* DATASET EXTRACT
-- Begin --

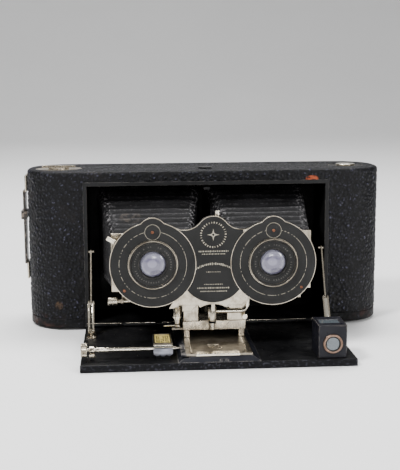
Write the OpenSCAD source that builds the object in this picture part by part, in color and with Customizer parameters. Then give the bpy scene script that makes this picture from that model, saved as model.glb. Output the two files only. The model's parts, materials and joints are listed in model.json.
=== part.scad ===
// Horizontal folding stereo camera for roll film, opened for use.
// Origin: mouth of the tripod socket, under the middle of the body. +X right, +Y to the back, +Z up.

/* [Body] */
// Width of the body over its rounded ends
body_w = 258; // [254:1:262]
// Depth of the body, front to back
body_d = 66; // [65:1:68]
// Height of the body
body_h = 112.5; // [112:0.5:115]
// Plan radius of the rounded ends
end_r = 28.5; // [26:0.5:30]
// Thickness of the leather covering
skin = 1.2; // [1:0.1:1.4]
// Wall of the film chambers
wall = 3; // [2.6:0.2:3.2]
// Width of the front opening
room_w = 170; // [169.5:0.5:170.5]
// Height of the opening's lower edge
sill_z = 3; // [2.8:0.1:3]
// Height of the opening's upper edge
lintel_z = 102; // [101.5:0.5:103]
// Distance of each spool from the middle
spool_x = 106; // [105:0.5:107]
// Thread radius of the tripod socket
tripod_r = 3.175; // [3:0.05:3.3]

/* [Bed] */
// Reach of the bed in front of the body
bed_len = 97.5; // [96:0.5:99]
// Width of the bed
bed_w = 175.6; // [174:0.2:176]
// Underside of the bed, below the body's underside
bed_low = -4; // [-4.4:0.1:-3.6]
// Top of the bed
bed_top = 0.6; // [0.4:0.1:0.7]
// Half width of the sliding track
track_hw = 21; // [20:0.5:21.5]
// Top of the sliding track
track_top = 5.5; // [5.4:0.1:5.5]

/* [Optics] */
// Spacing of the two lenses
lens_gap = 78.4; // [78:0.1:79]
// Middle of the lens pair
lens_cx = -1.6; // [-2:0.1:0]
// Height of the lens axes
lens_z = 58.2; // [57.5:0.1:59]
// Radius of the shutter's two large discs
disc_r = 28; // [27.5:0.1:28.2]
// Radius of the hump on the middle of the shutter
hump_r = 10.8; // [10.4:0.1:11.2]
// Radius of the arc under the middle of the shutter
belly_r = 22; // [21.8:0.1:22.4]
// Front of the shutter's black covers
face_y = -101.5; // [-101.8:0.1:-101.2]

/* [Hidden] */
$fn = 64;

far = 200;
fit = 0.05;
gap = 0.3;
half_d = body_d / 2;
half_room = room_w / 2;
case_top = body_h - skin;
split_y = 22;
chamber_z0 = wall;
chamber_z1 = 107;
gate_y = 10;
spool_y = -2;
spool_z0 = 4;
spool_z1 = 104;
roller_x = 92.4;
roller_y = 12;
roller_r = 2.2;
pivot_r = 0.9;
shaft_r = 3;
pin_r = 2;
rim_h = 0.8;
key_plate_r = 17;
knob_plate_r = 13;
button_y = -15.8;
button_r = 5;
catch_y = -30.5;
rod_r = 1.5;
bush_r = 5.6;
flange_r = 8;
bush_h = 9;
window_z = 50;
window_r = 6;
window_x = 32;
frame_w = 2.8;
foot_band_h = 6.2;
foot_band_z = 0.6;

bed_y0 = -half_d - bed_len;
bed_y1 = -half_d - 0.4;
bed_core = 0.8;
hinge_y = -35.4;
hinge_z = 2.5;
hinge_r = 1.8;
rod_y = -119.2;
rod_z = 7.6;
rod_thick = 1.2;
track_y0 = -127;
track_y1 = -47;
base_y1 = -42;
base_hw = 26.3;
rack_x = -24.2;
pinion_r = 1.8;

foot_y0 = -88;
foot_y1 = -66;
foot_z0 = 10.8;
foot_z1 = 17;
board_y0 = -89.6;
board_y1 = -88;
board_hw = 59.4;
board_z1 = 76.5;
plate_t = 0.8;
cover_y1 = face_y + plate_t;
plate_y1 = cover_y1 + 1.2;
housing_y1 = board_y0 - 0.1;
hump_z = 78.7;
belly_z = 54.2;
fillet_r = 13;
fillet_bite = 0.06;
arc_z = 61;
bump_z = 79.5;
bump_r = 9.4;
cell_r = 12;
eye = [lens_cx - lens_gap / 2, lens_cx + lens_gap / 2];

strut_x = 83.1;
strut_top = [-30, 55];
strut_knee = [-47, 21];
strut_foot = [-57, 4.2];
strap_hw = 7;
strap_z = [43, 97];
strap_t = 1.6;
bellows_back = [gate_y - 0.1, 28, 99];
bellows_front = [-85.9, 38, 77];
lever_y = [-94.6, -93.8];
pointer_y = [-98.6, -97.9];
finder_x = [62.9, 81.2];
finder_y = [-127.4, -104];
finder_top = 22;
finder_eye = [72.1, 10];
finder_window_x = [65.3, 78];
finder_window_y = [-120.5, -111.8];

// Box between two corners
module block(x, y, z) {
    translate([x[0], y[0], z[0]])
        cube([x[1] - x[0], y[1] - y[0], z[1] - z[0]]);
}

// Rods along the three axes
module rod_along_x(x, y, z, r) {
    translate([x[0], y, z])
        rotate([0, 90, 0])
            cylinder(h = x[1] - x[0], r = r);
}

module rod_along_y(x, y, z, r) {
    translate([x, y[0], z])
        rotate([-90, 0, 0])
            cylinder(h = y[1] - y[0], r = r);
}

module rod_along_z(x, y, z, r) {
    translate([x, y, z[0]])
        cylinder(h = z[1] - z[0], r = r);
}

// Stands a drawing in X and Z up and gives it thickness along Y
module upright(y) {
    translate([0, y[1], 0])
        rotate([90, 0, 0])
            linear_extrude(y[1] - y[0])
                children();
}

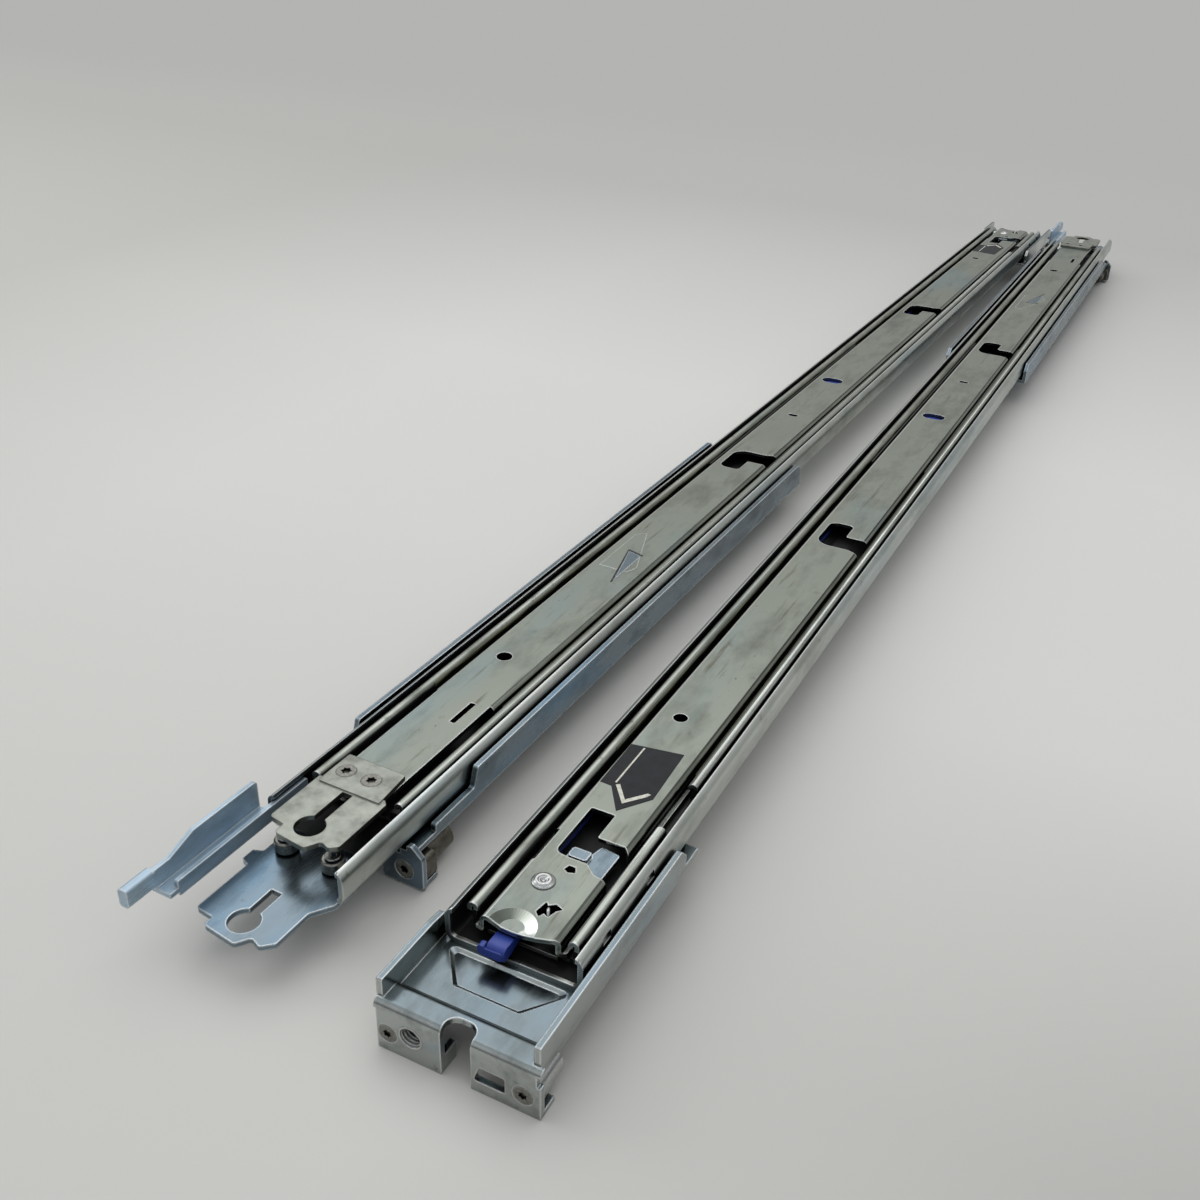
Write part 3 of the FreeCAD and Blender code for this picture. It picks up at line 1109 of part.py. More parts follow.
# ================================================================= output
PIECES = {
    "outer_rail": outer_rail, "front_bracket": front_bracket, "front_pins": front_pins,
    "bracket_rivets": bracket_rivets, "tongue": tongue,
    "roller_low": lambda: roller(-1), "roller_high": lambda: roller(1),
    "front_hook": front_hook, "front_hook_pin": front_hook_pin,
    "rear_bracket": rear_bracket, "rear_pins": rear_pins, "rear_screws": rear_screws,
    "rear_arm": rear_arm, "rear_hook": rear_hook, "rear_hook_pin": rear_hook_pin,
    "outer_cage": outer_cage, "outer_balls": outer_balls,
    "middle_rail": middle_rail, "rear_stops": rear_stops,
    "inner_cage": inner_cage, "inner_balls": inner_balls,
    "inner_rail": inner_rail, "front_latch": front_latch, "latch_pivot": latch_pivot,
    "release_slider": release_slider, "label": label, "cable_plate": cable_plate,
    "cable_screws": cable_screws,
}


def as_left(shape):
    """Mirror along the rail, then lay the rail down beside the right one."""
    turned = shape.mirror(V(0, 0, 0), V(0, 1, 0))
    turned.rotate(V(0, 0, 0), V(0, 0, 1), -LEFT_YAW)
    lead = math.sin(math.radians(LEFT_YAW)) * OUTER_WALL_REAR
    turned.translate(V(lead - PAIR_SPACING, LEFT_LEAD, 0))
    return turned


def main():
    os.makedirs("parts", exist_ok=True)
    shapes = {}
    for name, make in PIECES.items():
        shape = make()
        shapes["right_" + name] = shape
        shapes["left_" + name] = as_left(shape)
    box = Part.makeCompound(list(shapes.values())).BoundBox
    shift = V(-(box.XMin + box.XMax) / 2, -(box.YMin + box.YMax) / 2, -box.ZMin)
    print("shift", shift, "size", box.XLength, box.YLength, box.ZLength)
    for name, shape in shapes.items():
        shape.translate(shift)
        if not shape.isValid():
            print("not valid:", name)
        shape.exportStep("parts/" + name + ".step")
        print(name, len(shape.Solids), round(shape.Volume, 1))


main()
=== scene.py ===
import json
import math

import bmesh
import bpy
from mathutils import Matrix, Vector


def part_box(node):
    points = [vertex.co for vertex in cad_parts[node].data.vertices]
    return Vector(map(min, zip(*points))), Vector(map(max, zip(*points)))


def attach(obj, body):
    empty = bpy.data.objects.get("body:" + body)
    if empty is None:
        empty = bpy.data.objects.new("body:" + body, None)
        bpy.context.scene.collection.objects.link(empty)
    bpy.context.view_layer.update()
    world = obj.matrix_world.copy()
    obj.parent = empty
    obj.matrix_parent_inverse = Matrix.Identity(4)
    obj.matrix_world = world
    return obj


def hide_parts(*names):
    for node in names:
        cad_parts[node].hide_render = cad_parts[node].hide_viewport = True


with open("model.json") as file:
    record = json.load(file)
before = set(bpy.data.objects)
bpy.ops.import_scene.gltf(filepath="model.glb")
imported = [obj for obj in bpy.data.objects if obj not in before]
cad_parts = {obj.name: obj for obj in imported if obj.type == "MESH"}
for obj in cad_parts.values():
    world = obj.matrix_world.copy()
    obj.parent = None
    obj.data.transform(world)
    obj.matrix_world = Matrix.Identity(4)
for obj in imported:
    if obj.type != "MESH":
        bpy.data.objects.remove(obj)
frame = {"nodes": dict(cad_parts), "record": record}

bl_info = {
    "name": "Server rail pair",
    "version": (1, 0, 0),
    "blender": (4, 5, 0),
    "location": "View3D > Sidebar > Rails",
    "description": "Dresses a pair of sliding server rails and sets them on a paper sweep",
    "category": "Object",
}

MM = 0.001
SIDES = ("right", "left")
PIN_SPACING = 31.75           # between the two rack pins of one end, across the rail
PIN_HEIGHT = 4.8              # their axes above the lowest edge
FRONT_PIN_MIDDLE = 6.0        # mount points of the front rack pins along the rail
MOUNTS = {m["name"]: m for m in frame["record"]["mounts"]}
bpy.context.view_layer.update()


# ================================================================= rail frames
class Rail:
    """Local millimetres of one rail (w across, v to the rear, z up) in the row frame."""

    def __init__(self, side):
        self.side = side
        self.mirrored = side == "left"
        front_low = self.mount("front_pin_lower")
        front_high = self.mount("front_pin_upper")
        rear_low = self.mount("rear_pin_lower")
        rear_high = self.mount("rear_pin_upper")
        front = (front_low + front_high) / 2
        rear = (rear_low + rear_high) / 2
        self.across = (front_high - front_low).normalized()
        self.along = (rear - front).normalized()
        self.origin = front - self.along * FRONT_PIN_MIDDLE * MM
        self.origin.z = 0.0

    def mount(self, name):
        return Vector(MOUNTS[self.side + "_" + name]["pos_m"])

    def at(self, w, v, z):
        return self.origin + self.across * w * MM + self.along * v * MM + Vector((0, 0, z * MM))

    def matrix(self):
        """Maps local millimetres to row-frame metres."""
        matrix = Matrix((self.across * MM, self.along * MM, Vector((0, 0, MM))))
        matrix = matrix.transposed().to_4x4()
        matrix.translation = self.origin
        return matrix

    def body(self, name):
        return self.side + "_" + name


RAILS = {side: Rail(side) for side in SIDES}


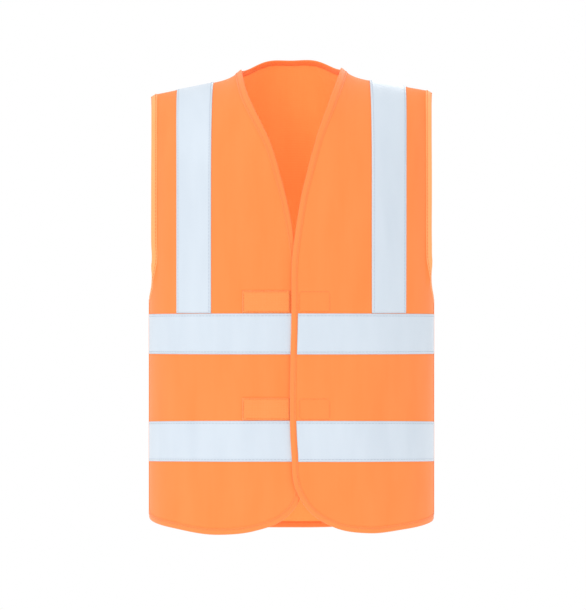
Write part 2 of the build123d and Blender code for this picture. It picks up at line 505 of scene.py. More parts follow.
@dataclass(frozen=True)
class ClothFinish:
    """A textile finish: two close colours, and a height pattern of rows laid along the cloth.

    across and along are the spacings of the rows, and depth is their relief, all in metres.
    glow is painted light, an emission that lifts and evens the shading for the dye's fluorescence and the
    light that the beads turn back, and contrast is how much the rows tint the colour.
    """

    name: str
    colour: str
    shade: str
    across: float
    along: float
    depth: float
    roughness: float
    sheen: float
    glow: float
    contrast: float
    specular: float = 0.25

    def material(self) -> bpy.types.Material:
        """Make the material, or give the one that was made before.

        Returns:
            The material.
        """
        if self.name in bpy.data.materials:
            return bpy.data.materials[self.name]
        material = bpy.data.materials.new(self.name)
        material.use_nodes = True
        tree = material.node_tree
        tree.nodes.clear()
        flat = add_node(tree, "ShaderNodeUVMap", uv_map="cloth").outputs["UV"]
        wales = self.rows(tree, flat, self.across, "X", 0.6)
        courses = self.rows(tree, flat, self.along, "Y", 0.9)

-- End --

* TASK BRIEF
Print exactly the lines from the beginning of the entries through the line with "back, +Z up.". Output nothing more.

* ANSWER TO THE PROBLEM
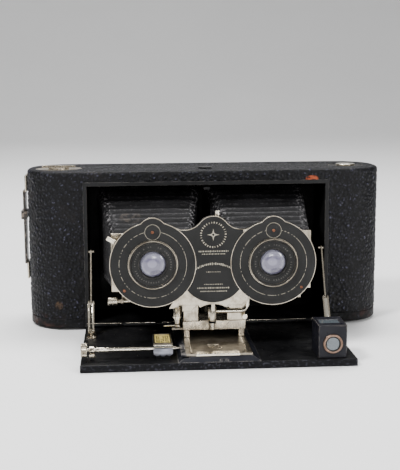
Write the OpenSCAD source that builds the object in this picture part by part, in color and with Customizer parameters. Then give the bpy scene script that makes this picture from that model, saved as model.glb. Output the two files only. The model's parts, materials and joints are listed in model.json.
=== part.scad ===
// Horizontal folding stereo camera for roll film, opened for use.
// Origin: mouth of the tripod socket, under the middle of the body. +X right, +Y to the back, +Z up.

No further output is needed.